Why 3 probes of Mueller probe?
They’ll keep Trump happy through 2020
Every lawyer has difficult clients. There’s always someone who wants unreasonable things, refuses to follow advice and blames you when things go wrong. By all accounts, Donald Trump has always been the client from hell, even before he was president.
Trump is not Attorney General William Barr’s client. The United States of America is his client. Nonetheless, in his short career in the Trump administration, Barr has gone out of his way to mollify the president multiple times. One example is his appointment of John Durham, a longtime Department of Justice attorney and currently chief federal prosecutor for Connecticut, to investigate the origins of what eventually became the Mueller investigation, and related FBI surveillance activities.
This is the third investigation into this “issue.” The first is being overseen by the Office of the Inspector General for the Department of Justice. The OIG regularly investigates how department business is conducted. It investigates allegations of wrongdoing and recommends how to improve DOJ processes and policies. It’s not at all uncommon for the OIG to do such an investigation after a controversial or high-stakes probe. The office did one, for instance, on the Clinton email investigation.
Jeff Sessions launched the second investigation back in March 2018, while he was attorney general, for the same reason Barr launched the third one last week: to try to keep Trump happy. Sessions appointed John Huber, the top federal prosecutor for Utah, to conduct more or less the same investigation Durham has just been handed.
Half-baked conspiracy theories
These serial, overlapping investigations are troubling for a couple of reasons. They are largely political theater about half-baked conspiracy theories, and they give the impression that they are meant to provide a narrative that continues until the 2020 election. It’s hard to justify launching a third investigation before you’ve gotten the results of the first two — unless your goal is to keep the investigations running rather than to conclude them.
So here are a few useful tools to help you cut through the fog of hysteria being pushed by Trump and his allies.
Rule 1: Anytime someone uses the phrase “Hillary’s email” in connection with the origins of the Mueller probe, stop listening. This is pure whataboutism in its most ridiculous form.
Rule 2: Follow the rule of “Yes. And so?” If any of the allegations were true, would that invalidate any of special counsel Robert Mueller’s conclusions? He uncovered and exposed a massive Russian attack on the 2016 elections. It was a deadly serious conspiracy, even if the Trump campaign wasn’t technically part of it.
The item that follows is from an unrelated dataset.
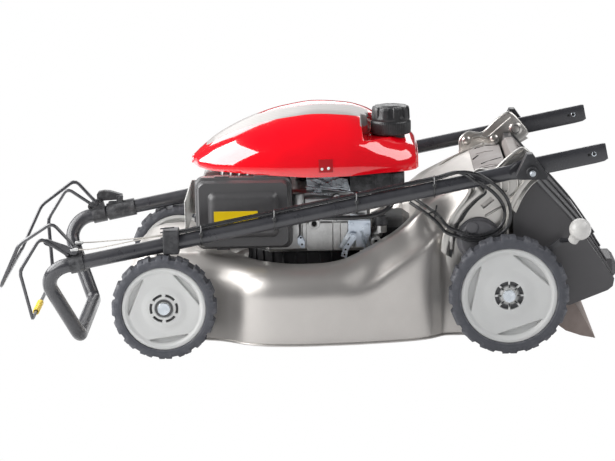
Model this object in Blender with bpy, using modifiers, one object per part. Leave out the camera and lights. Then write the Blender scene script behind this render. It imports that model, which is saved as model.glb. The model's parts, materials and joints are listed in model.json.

Mueller filed over 30 criminal indictments regarding this plot. If he had not investigated, we wouldn’t know about any of it and we would be utterly defenseless when the Russians try to do it all again in 2020. Certainly, Trump would never have organized such a thorough investigation into Russia’s interference himself. He doesn’t even want to admit it happened.
No FBI plot against Trump
However the FBI was alerted to Russia’s attack on our democracy, the agency was duty-bound to investigate when it caught wind of it. That’s not “spying,” as Barr said, that’s a counterintelligence investigation. Once the FBI found evidence that the Russians were attempting to infiltrate a U.S. presidential campaign, would you really expect them to look the other way?
Rule 3: No harm, no foul. The general complaint underlying all these theories seems to be that the FBI was out to “get” Trump and prevent him from becoming president. And yet, the FBI kept an incredibly tight lid on its investigation. None of the extremely damaging allegations it had uncovered became public until after the election — and this includes the famous “Steele dossier.” It’s nonsense to suggest there was some enormous plot to dig up dirt on Trump but then only release that information after the election was over.
The Department of Justice and the FBI are fiercely dedicated to defending America and providing scrupulous and apolitical justice. That’s their job. Sometimes they make mistakes. If that happens, investigators for the Office of the Inspector General will bring those mistakes to light. That’s their job.
But there is no point in launching multiple investigations into the same issue, and certainly not until the OIG has completed the one it is doing. Starting an investigation for the purpose of suggesting that there’s something to investigate — as Barr has done — is a dangerous step toward turning DOJ into a political tool.
In Barr’s case, where there’s smoke, there’s mirrors. Don’t fall for it.